之后去了教会附近吃午餐,吃了20分钟但却等了一个小时多,真的快饿死了(食物还是很难吃的)。前一天晚上,师母和雯都鼓励我做open house的副组长,想了一个晚上,我决定试一试,怎么说都是为主做工,既然神呼召我,我就答应了,所以午餐后就赶着去开会。

晚上到了Westminster Central Hall听Christmas Praise Concert, 当中有很多的乐器,诗班,还有讲道(这是我意料之外的),所演奏的歌曲真的很好听!途中也有邀请会众一起站立唱诗歌,感觉很雄伟,也很感动,一起敬拜神的感觉真的很好!但愿人人都能归向主,都能开声唱诗赞美神!


大合照!

Friday 11 December 2009

我们的爱 F.I.R

歌手:飞儿乐团
作曲:F.I.R
填词:谢育慧
编曲:Terence Teo

回忆里想起模糊的小时候 云朵漂浮在蓝蓝的天空
那时候的你说 要和我手牵手 一起走到时间的尽头

从此以后我都不敢抬头看 彷佛我的天空失去了颜色
从那一天起 我忘记了呼吸 眼泪啊永远不再 不再哭泣

*我们的爱 过了就不再回来
直到现在 我还默默的等待
我们的爱 我明白 已变成你的负担
只是永远我都放不开 最后的温暖 你给的温暖

不要再问你是否爱我 现在我想要自由的天空
远离开这被捆绑的世界 不再寂寞

http://www.youtube.com/watch?v=o04v_V3OVjQ

Sunday 6 December 2009

人心难测

一个说一,一个说二,都不知道谁说的是真,谁说的是假?
可能是要面子的关系吧!
真是烦。。
我也不想理这么多。。

Saturday 5 December 2009

万芳 - 新不了情

很真实的一首歌:

(电影"新不了情"主题曲)
原唱:万芳
作曲:鲍比达
作词:黄郁
编曲:鲍比达

心若倦了 泪也干了
这份深情 难舍难了
曾经拥有 天荒地老
已不见你 暮暮与朝朝
这一份情 永远难了
愿来生还能 再度拥抱
爱一个人 如何厮守到老
怎样面对一切 我不知道

*回忆过去 痛苦的相思忘不了
为何你还来 拨动我心跳
爱你怎么能了 今夜的你应该明了
缘难了 情难了

Tuesday 1 December 2009

Research Method

Today, the lecturer told us the exam format, it will be divided into two sections. In section A, there will be 2 compulsory questions (70%). For section B, there will be 5 questions, we need to answer 3 questions (30%) from those five.

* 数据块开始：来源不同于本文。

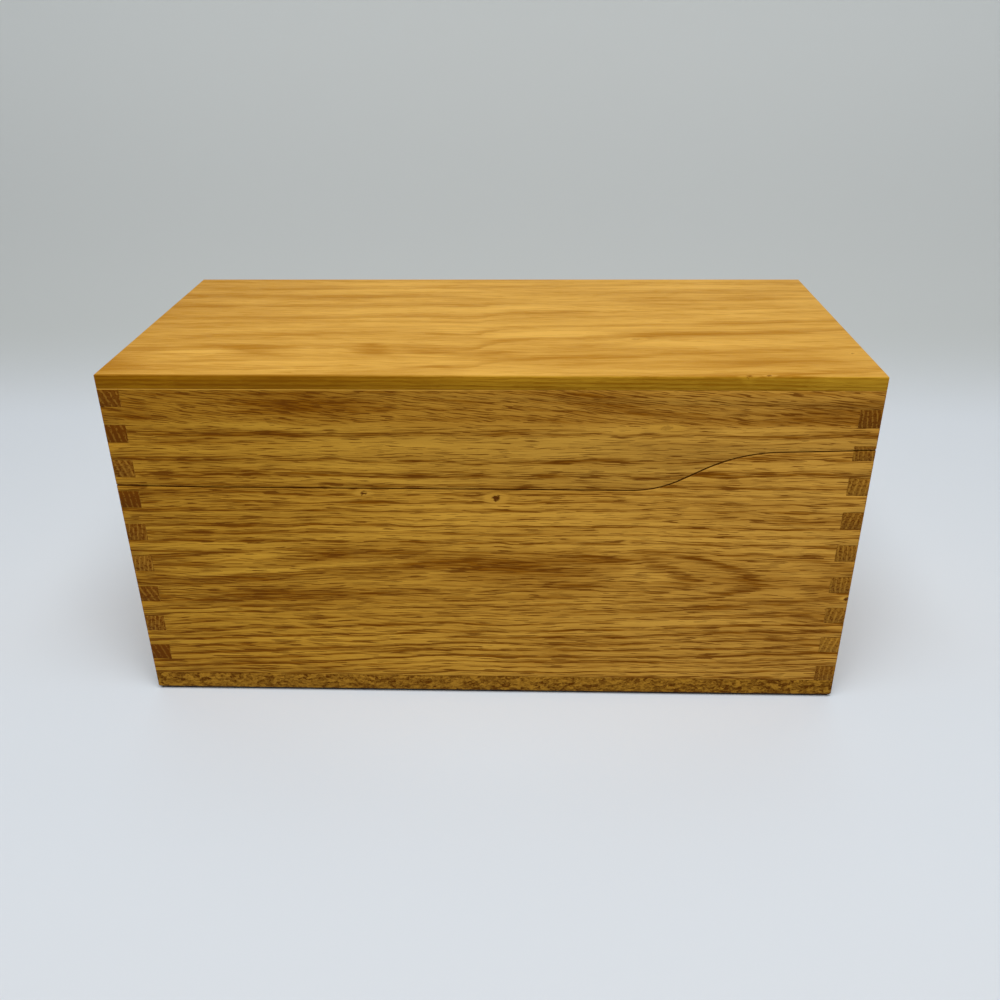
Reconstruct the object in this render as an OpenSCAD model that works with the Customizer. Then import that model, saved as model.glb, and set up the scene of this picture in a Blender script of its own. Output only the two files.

Oh my god!! I am so worry now, this is the module which make me very anxious, I don't have math talent, don't have sense in statistic, but now 70% are compulsory, which mean if I can't do well in those 2 questions, then that's it. I am failing..

The other 3 modules are 100% exam as well, which make me feel stress because from my previous exam experience, I can understand the question, I know the answer but the problem is I don't have enough time to write!! so cruel..Exam is an inhuman way to test student!!

Today is the 1st day of December, meaning I only left 1 month to catch up, to study..
oooo..can I wish Christmas is not coming, New year is not coming, exam is not coming??